Lightning is an atmospheric phenomenon that has interested, amazed, and sometimes terrified people for millennia. From an engineering point of view, it is one of several destructive agents created by our atmosphere, and one that can cause damage to many types of structures and systems. The investigation of lightning and its effects described in this thesis was carried out between about 1960 and 2008 mainly in south-east Queensland, Australia. The damaging effects of lightning provide a strong motivation for studying lightning protection techniques for structures and systems. Prediction of the frequency of lightning events to or near a structure or system should determine what protection is necessary, and this will require an estimate of the ground flash density (GFD) (lightning flashes to ground per km2 per year). When this investigation commenced, the GFD was poorly known for Australia. Estimation of the probability of injury to people or damage to a structure or equipment also requires knowledge of other lightning characteristics, including their electric and magnetic fields, and stroke current magnitudes and waveshapes.
A significant effort was therefore directed toward means of measuring the GFD, and this led to the study of lightning flash counters (LFC). These are low-cost devices that can be deployed in sufficient numbers over a region to obtain information about GFD. Some early types of LFC were trialled, mainly in or near Brisbane, Queensland, including the Pierce- Golde LFC developed in the UK. Studies of the field performance of this and other LFCs in the 1960s revealed certain deficiencies, in particular, an unwanted response to cloud flashes. It was found necessary to establish the effective range so that annual counts could be converted to GFD, and to investigate aspects of the physics of ground and cloud flashes as well as their frequency of occurrence. It was found that the time variation of electric field at an observation point caused by a remote lightning flash , known as the electric field change (EFC), was the single most useful type of observation for providing the required information. The time variation of optical radiation from the flash was also studied, but was found to be less useful than the EFC in providing information about physical processes, and less likely to lead to improvements in LFC design.

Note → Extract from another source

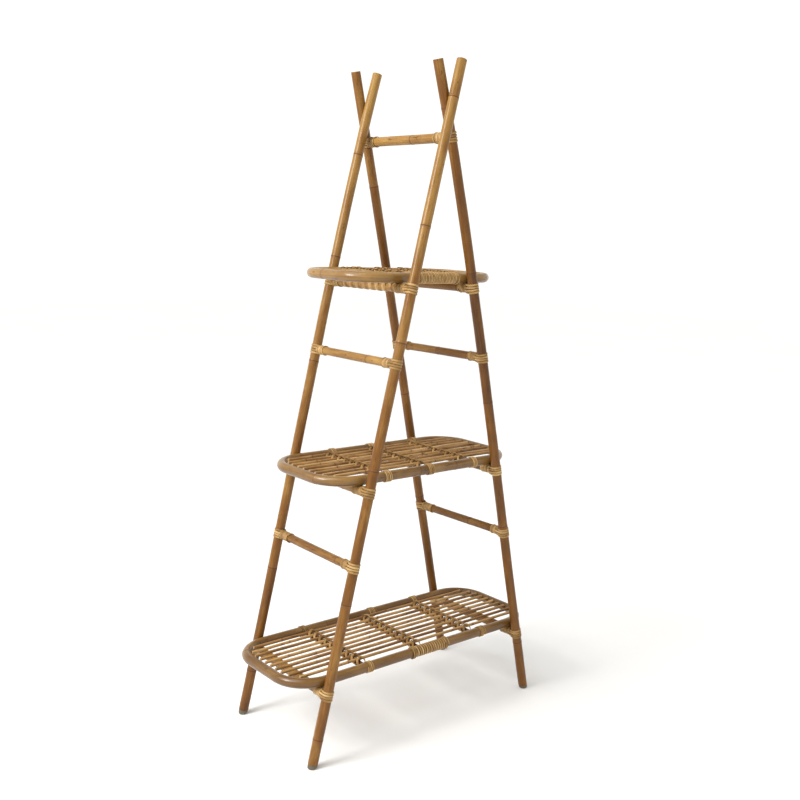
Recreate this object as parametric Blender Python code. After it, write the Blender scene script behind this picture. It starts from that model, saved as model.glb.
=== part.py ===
"""Rattan ladder shelf: two crossed A-frames, rungs, and three slatted shelves.

Frame: metres, +Z up, +X along the shelves, -Y towards the front A-frame.
The origin is on the floor, below the middle of the shelves.
"""

import math

import bmesh
import bpy
from mathutils import Vector

# Fits between pieces
GAP = 0.0003                # between two pieces that touch
SLAT_END_GAP = 0.0006       # from a slat's end to the inside of the rim
RIM_LEG_GAP = 0.0005        # from a rim's side to the nearer legs

# Legs: set by their ends, with a slight outward bow of each pole
LEG_RADIUS = 0.013
LEG_AXIS_HEIGHT = 1.75      # floor to the middle of the cut tops
FOOT_SPREADS = {"front": 0.376, "back": 0.365}      # half the distance between the feet along X
TOP_SPREAD = 0.0263         # half the distance between the crossed tops along X
FOOT_DEPTH = 0.179          # half the distance between the A-frames at the floor
TOP_DEPTH = 0.1755          # the same at the top, midway between the crossed poles
LEG_BOWS = {
    "front_left": 0.0065,
    "front_right": 0.0125,
    "back_left": 0.0090,
    "back_right": 0.0070,
}
BOW_SCALE = 6.75            # makes the bow curve's peak equal to 1, at two thirds of the leg
TIP_LEAN = 0.0049           # how far the tops of each A-frame curve in towards the other one
TIP_LEAN_POWER = 8          # how late along the leg the tops start to curve in
LEG_TRIMS = {               # cut tops above the common height, along Z
    "front_left": 0.0041,
    "front_right": 0.0,
    "back_left": -0.0021,
    "back_right": 0.0,
}
LEG_RINGS = 15
LEG_SIDES = 16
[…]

In developing a new form of LFC that overcame some of the deficiencies of other types, attention was directed towards applying pattern recognition techniques to the EFC as the main source of information about the lightning event, and by using the information provided by the concurrent investigation of the physical characteristics lightning. It was intended that the effective range of the instrument should be more readily determined than for the earlier types of LFC, and that the instrument should provide information about the relative numbers of cloud and ground flashes. The resulting instrument in the 1980s was denoted the CGR3. Several of these were distributed to interested persons both overseas and in Australia, who operated them and provided lightning occurrence information over a latitude range about 60°N to 27° S, providing the basis for a study of the latitudinal variation of lightning occurrence, in particular, the variation of flash density and the cloud flash-to-ground flash ratio with latitude. In the 2000s, to meet a requirement by the Australian Bureau of Meteorology for a lightning sensor suitable for future installation in their Automatic Weather Stations, an improved version of the CGR3, denoted CGR4, was developed. Lightning investigations from 2000 on have focused mainly on testing and improving the CGR4.

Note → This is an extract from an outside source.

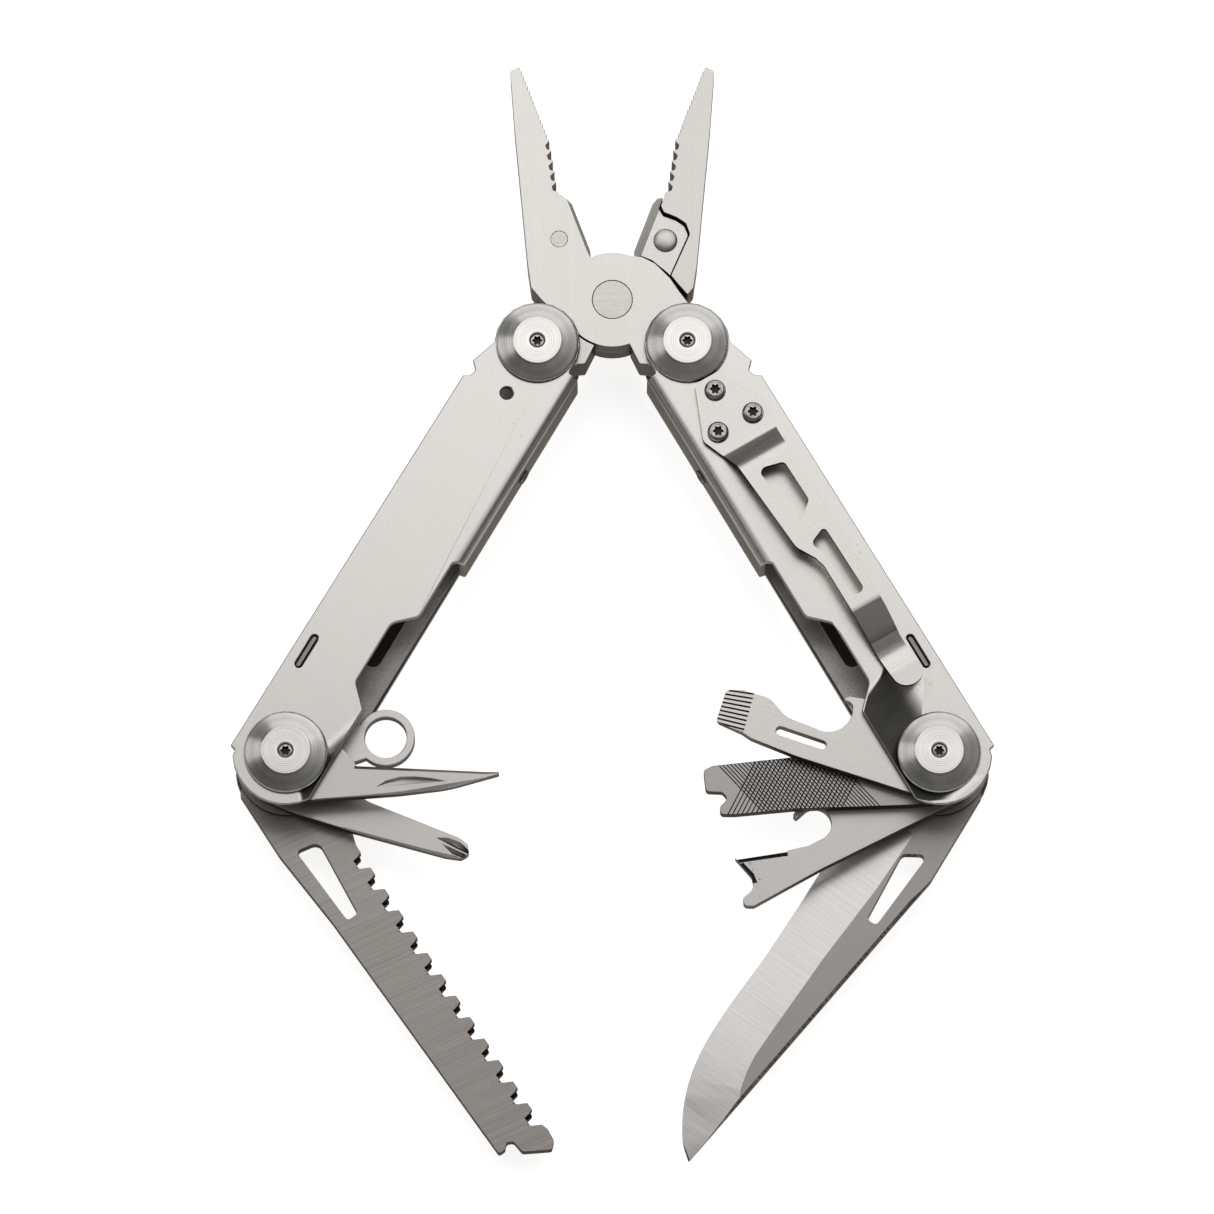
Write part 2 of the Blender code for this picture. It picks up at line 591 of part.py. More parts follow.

In the 1990s, satellite-based global lightning surveys became available, and, in cooperation with researchers in the USA, it became possible to combine the results of the survey using CGR3 instruments with the satellite surveys to produce a global model of lightning occurrence, including diurnal and annual variations. This combined information, together with oceanic surveys of the Earth's ocean surface electric field carried out early in the 20th century, enabled a study of the contribution of global lightning to the ionospheric electric charging process to be carried out.
A NASA satellite survey of lightning in the 2000s was combined with Australian total flash density information from CIGRE 500 Hz and CGR3 lightning flash counters, to produce the first total flash and ground flash density maps for Australia. This enabled a ground flash density estimate to be made for any part of Australia, removing the need to estimate GFD from the local annual thunderday level, and assisting in predicting the need for lightning protection of structures and systems, and in the assessment of personal safety during thunderstorms.